→ DIRECTIONS
Reproduce exactly and only the lines running from the one with "WIRES[-1] += [(side" through the one with "obj.data.transform(obj.matrix_world)", both end lines included.

================

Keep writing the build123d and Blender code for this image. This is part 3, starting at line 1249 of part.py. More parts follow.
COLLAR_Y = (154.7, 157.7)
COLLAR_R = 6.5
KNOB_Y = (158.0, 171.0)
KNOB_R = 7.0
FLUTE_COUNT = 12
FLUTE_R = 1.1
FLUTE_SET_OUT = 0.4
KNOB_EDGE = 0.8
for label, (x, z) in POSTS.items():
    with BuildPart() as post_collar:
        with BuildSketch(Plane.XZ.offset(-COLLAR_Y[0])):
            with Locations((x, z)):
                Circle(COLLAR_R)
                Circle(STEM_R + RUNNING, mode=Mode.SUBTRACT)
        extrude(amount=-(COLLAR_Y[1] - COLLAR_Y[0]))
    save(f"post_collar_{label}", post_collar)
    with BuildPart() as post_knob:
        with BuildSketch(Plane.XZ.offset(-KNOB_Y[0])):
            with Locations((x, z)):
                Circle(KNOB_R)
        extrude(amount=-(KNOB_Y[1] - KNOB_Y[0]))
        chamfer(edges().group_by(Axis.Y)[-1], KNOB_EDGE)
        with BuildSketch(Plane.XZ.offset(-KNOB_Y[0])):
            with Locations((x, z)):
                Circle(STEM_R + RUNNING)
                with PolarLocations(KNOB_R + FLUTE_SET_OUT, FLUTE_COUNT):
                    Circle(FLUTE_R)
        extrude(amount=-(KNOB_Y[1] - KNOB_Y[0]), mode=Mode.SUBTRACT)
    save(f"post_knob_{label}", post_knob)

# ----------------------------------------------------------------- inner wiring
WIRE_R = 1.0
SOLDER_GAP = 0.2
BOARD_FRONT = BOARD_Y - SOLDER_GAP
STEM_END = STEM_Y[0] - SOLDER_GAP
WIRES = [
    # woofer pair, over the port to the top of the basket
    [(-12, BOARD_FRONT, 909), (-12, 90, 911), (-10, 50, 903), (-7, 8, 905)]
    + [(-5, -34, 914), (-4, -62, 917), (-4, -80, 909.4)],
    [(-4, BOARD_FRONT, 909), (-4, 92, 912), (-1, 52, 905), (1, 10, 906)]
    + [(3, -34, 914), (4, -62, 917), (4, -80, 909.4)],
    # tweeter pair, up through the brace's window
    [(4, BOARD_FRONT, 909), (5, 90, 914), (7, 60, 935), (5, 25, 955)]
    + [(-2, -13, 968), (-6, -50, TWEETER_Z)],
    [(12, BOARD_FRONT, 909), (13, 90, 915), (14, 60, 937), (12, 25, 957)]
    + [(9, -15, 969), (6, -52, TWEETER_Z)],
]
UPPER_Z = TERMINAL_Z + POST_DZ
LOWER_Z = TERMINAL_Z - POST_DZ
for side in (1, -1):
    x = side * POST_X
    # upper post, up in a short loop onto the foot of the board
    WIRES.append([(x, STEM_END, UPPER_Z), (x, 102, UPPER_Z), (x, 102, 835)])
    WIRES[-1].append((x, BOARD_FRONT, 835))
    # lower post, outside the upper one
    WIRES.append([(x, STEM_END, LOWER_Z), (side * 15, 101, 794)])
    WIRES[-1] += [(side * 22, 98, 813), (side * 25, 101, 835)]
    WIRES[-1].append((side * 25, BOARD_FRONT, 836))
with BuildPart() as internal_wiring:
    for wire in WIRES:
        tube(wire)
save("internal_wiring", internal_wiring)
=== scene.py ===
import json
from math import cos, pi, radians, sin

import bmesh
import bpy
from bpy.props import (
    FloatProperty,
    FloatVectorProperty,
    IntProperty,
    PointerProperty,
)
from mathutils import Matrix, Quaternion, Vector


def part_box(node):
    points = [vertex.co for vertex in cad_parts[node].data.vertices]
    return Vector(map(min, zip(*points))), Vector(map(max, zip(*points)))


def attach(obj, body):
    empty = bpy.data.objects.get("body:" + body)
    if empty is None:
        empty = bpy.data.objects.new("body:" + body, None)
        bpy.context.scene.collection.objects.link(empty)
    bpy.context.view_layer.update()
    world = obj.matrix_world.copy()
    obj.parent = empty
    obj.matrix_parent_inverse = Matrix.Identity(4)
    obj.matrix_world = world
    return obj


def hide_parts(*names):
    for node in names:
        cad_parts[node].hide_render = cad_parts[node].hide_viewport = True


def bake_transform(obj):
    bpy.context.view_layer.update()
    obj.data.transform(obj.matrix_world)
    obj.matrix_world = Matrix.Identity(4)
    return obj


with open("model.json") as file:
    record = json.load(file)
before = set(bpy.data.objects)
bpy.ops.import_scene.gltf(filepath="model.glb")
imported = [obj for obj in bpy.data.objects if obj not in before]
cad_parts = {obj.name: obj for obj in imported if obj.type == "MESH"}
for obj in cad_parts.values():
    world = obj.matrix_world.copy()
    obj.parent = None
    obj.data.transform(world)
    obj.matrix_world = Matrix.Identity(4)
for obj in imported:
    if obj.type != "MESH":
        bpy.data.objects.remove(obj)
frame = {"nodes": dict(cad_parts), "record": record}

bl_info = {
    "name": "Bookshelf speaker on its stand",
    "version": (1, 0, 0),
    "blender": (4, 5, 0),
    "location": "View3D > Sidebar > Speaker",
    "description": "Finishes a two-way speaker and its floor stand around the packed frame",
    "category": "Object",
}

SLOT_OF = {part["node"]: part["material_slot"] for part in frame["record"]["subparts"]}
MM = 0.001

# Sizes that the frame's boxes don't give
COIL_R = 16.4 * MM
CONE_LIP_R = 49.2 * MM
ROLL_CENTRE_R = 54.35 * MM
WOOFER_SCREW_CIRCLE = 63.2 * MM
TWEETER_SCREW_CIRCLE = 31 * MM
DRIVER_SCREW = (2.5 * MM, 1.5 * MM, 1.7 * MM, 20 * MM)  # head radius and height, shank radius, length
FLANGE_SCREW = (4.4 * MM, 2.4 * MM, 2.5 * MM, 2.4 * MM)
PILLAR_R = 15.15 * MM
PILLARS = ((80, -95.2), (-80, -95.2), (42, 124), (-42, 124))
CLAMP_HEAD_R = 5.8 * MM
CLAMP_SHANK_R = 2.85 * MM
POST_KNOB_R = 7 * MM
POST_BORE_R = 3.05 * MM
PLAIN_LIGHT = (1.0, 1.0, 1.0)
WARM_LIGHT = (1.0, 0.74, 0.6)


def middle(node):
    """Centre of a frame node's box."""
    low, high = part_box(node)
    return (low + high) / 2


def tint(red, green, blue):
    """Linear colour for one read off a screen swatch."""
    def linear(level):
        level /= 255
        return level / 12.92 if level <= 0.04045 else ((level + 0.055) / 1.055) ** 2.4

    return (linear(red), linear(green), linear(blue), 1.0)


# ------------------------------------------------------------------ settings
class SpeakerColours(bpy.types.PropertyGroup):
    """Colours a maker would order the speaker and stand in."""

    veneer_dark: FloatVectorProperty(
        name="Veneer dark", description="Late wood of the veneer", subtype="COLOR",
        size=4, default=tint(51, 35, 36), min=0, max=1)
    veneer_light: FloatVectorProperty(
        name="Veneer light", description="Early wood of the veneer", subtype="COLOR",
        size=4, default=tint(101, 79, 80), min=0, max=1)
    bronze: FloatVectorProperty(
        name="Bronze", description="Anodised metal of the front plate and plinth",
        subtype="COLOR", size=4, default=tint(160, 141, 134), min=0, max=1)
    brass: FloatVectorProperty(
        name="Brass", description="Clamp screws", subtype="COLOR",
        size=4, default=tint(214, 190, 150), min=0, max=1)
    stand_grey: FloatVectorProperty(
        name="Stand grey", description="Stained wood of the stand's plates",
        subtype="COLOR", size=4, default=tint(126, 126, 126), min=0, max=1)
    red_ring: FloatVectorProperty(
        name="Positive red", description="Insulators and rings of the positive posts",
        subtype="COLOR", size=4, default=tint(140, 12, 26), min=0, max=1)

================

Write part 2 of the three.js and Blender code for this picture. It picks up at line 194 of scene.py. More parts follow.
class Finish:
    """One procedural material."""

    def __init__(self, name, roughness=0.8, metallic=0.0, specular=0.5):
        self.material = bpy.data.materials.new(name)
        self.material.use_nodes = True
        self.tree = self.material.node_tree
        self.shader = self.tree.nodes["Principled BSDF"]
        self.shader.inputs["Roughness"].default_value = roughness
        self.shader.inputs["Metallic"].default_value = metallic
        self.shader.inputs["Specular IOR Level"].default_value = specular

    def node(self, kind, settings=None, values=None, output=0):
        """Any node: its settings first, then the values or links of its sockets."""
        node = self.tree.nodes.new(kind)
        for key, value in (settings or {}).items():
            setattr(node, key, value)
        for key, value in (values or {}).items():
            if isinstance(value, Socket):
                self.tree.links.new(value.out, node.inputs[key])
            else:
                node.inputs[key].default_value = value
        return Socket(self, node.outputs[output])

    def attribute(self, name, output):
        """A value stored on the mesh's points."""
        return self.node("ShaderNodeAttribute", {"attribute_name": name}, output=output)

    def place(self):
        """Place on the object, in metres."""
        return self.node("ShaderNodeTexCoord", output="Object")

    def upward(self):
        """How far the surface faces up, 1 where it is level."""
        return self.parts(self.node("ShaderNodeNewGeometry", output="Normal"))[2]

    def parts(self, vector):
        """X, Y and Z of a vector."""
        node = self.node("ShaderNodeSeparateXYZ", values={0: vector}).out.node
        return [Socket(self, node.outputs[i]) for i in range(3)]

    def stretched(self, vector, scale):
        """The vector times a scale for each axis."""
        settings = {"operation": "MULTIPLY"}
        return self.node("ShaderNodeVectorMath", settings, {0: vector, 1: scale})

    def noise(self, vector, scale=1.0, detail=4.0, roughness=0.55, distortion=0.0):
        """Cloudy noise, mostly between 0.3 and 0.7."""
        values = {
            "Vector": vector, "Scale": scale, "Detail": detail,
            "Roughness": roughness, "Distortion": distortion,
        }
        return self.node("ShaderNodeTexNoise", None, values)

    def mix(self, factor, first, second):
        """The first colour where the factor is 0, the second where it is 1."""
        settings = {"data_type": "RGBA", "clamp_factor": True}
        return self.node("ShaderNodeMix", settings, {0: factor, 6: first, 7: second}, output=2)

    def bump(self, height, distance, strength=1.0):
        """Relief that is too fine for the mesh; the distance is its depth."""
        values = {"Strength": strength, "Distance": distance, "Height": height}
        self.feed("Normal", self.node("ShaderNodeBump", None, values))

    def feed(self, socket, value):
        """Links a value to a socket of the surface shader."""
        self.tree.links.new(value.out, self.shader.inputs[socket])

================

→ FINAL RESULT
    WIRES[-1] += [(side * 22, 98, 813), (side * 25, 101, 835)]
    WIRES[-1].append((side * 25, BOARD_FRONT, 836))
with BuildPart() as internal_wiring:
    for wire in WIRES:
        tube(wire)
save("internal_wiring", internal_wiring)
=== scene.py ===
import json
from math import cos, pi, radians, sin

import bmesh
import bpy
from bpy.props import (
    FloatProperty,
    FloatVectorProperty,
    IntProperty,
    PointerProperty,
)
from mathutils import Matrix, Quaternion, Vector


def part_box(node):
    points = [vertex.co for vertex in cad_parts[node].data.vertices]
    return Vector(map(min, zip(*points))), Vector(map(max, zip(*points)))


def attach(obj, body):
    empty = bpy.data.objects.get("body:" + body)
    if empty is None:
        empty = bpy.data.objects.new("body:" + body, None)
        bpy.context.scene.collection.objects.link(empty)
    bpy.context.view_layer.update()
    world = obj.matrix_world.copy()
    obj.parent = empty
    obj.matrix_parent_inverse = Matrix.Identity(4)
    obj.matrix_world = world
    return obj


def hide_parts(*names):
    for node in names:
        cad_parts[node].hide_render = cad_parts[node].hide_viewport = True


def bake_transform(obj):
    bpy.context.view_layer.update()
    obj.data.transform(obj.matrix_world)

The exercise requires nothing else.